Hassner’s conclusion is that we should oppose torture on principle, as a wrong in itself, rather than on the basis of efficacy. Torture does work, sometimes and in some situations, and he worries that perhaps we will develop more effective torture methods over time. Better to simply state that torture is always wrong, even if it provides useful intelligence.
I’m not so sure, though. It’s true that the Inquisition at times found information through torture. But the contrast between their methods and contemporary US fantasies of ticking time bomb torture couldn’t be much more stark.
The Inquisition was engaged in long term investigations with no time horizon, with each step from arrest to torture to trial to execution regulated by official bureaucratic institutions and procedures. US torture, to the extent we have information about it, was chaotic, ad hoc, administered on the spot, and intended to elicit immediate results in crisis settings. The line between punishment and information extraction was frequently blurred; torturers would demand particular information from victims, contaminating any confession.
The American way of torture, then, was more brutal, more senseless, more chaotic, and less effective than the practices of the Inquisition. Most tellingly, the ticking time bomb scenario that has served as the moral justification for US torture is, based on the best evidence available, completely, ludicrously impractical. To the extent torture works, it doesn’t work like that.
I think that utilitarian point is important and shouldn’t be set aside lightly. Among other things, if state actors think they can use torture to prevent a terrorist attack which will kill civilians and make them look like incompetent leaders, they are probably going to embrace torture. Politicians are notably impervious to arguments from first principles.
Use every argument
In any case, if you think that torture is wrong (which it is!) you should use all the arguments available to delegitimize it. Anti-death penalty activists think that it’s immoral for the state to murder anyone. And they’re right! But that doesn’t stop them from pointing out that innocent people are often put to death, or from pointing out the racism inherent in the process. The death penalty is wrong in itself. And one sign that it is wrong is that it inevitably doesn’t work to advance justice.
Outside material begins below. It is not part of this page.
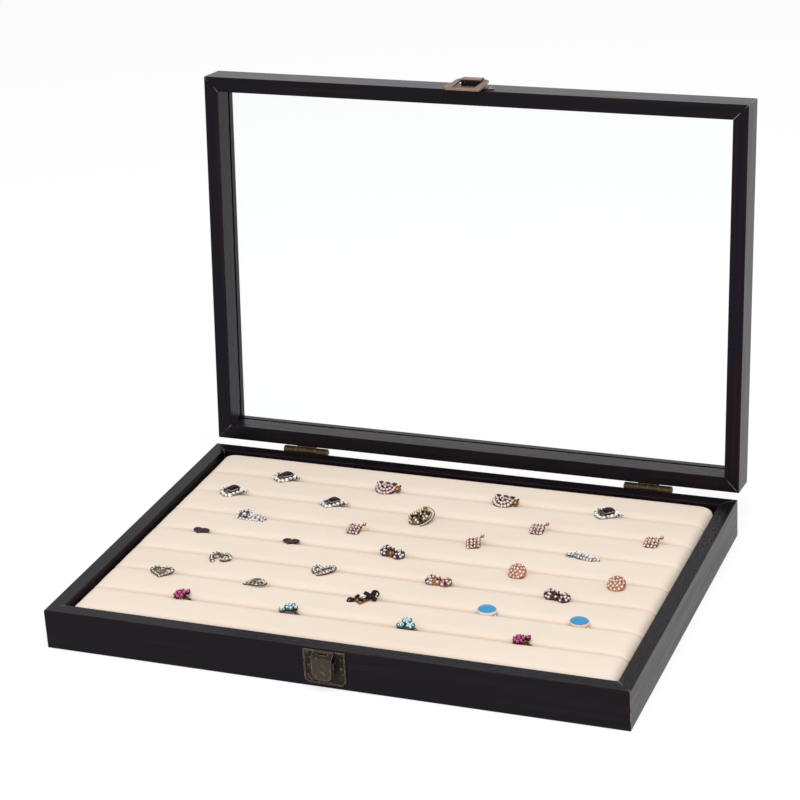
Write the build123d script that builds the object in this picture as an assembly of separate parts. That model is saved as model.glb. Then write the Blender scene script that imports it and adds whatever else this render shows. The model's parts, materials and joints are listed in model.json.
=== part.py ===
"""Ring display box: a mitred tray with a lift-out ring insert, under a hinged glass lid.

Millimetres. X runs along the box, +Y to the hinges, +Z up. The origin is the centre of the underside.
The lid is drawn closed and then turned open about the hinge axis, which is how it is displayed.
"""
from build123d import *
import math
import os

os.makedirs("parts", exist_ok=True)

# ---- case ----
BOX_LENGTH = 350.0
BOX_DEPTH = 240.0
BASE_HEIGHT = 24.5
LID_HEIGHT = 22.5
RAIL_THICKNESS = 9.3
ARRIS_RADIUS = 0.5
SEAM = 0.5                      # between the tray's rim and the closed lid
PANEL_THICKNESS = 3.0
REBATE_WIDTH = 4.6
PANEL_CLEARANCE = 0.2
LID_OPEN_ANGLE = 96.0

# ---- glass ----
GLASS_THICKNESS = 2.0
GLASS_SEAT_HEIGHT = 15.0        # above the lid's underside
GROOVE_DEPTH = 3.5
GROOVE_PLAY = 0.4
GLASS_EDGE_CLEARANCE = 0.6

# ---- ring insert ----
INSERT_CLEARANCE = 1.0
BOARD_THICKNESS = 2.0
ROLL_COUNT = 8
ROLL_GAP = 0.2
ROLL_CREST_BELOW_RIM = 0.3
ROLL_CROWN = 1.2
ROLL_SHOULDER_RADIUS = 1.8
ROLL_CORNER_RADIUS = 3.0
TRAY_CORNER_RADIUS = 9.0
ROLL_END_RADIUS = 6.0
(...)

Similarly, we can argue that torture is wrong in itself while also arguing that the best evidence we have suggests that torture cannot do what its proponents want it to. If you give torturers infinite resources and unlimited time, you can turn your state apparatus into a monster of cruelty and thereby extract some information that you could probably have found through other means. But if you want to quickly prevent violent attacks, or efficiently elicit information you could never have gotten through any other way—the Spanish Inquisition says that’s not going to work. And the Inquisitors were better at torture than we are likely to get, or than we should want to be.